There is not room here to consider Nozick’s argument in any depth. He attempts to show that everyone has certain inviolable rights, and that treating people as ends respects these rights. Rawls agrees with Nozick on this point, but they differ on the issue of which rights are most important. Put simply, Rawls feels that a right to resources is one of the most fundamental rights. Nozick conversely thinks that the most important rights are rights of self-ownership – rights over one’s self. His basic argument is that redistribution of wealth from the rich to the poor is not compatible with according everyone rights of self-ownership. The rich are entitled to what they own, since they own their talents and are entitled to whatever they produce using their talents. Thus, to redistribute the wealth of the rich, even if only by taxation, is to treat them as a means to the end of improving the circumstances of the poor.
It is unclear if Nozick’s self-ownership argument is a valid interpretation of Kant. Even if it is, it contradicts another Kantian maxim: that we should not deny help to those in distress, since if this maxim were universalised, we would be denying ourselves help when we might need it. And there are other problems. Put simply again, Nozick argues that:
1. Redistribution is not compatible with treating people as self-owners.
2. Treating people as self-owners is essential to equality.
3. Therefore, redistribution does not treat people equally, and hence is unjust.
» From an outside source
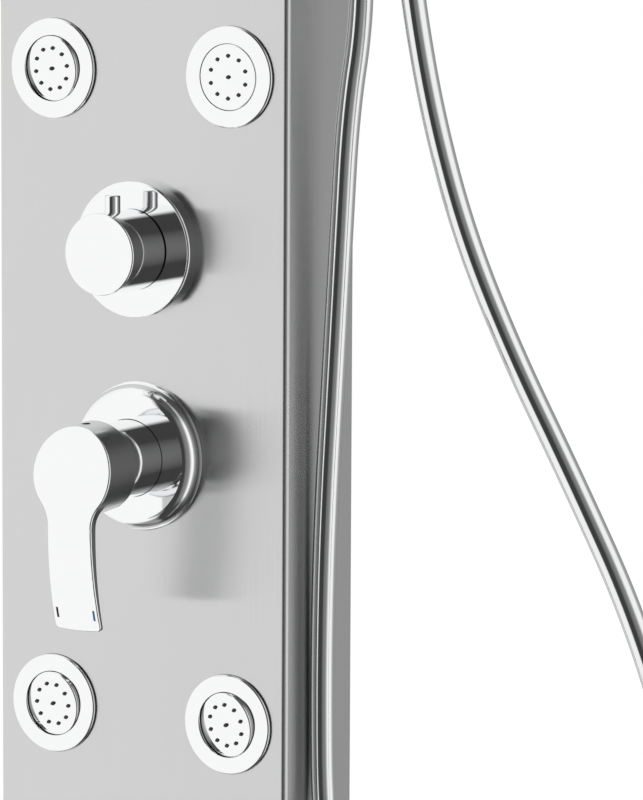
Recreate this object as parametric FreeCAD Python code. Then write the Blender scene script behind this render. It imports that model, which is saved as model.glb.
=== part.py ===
"""Wall-hung shower panel column, millimetres.

+Z is up, the wall is the plane y = 0 and the front faces -Y. The origin is
the centre of the four wall-screw slots, halfway up the panel.
"""
import FreeCAD, Part
import math
import os
from FreeCAD import Vector

# ---- panel -----------------------------------------------------------------
panel_height = 1300.0
panel_width = 200.0
panel_depth = 71.0
sheet = 1.2
thread_fit = 0.05            # clearance of a nut or a seat on its thread or pin
hole_fit = 0.3               # clearance of a fitting's neck in its hole in the sheet
screw_fit = 0.2
cap_fit = 0.2                # between the sheet and what sits inside it
bend_radius = 3.0            # outside radius of the two long folds
cap_skirt = 16.0
drain_radius = 3.0
drain_spacing = 80.0
bracket_height = 40.0
bracket_inset = 50.0         # bracket centre from the end of the panel
bracket_sheet = 2.0
bracket_ear = 26.0
wall_slot_spacing = 120.0
wall_slot_width = 7.0
wall_slot_length = 13.0
side_screw_radius = 2.5
side_screw_head = 4.5
side_screw_setback = 16.0    # screw centre from the wall

# ---- heights of the fittings ---------------------------------------------------
mixer_below_middle = 261.7
diverter_above_mixer = 121.2
upper_jets_above_mixer = 222.9
lower_jets_below_mixer = 152.4
arm_below_top = 90.0
outlet_above_mixer = 306.5   # elbow that feeds the hand shower hose
holder_above_mixer = 352.0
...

Nozick makes two mistakes in his argument. He assumes that self-ownership automatically provides absolute property rights, yet it need not: self-ownership is compatible with a Rawlsian picture. Also, while self-ownership may be a necessary condition for equality, it is not a sufficient one: an adequate account of equality needs more to be satisfactory.
Ultimately, it seems that Nozick’s initially attractive theory is in fact unsatisfactory, as it does not seem to treat the disadvantaged in a just fashion. In a world where everyone had adequate resources, the Entitlement Theory would be the perfect theory of justice; in the real world, it is too elitist to succeed.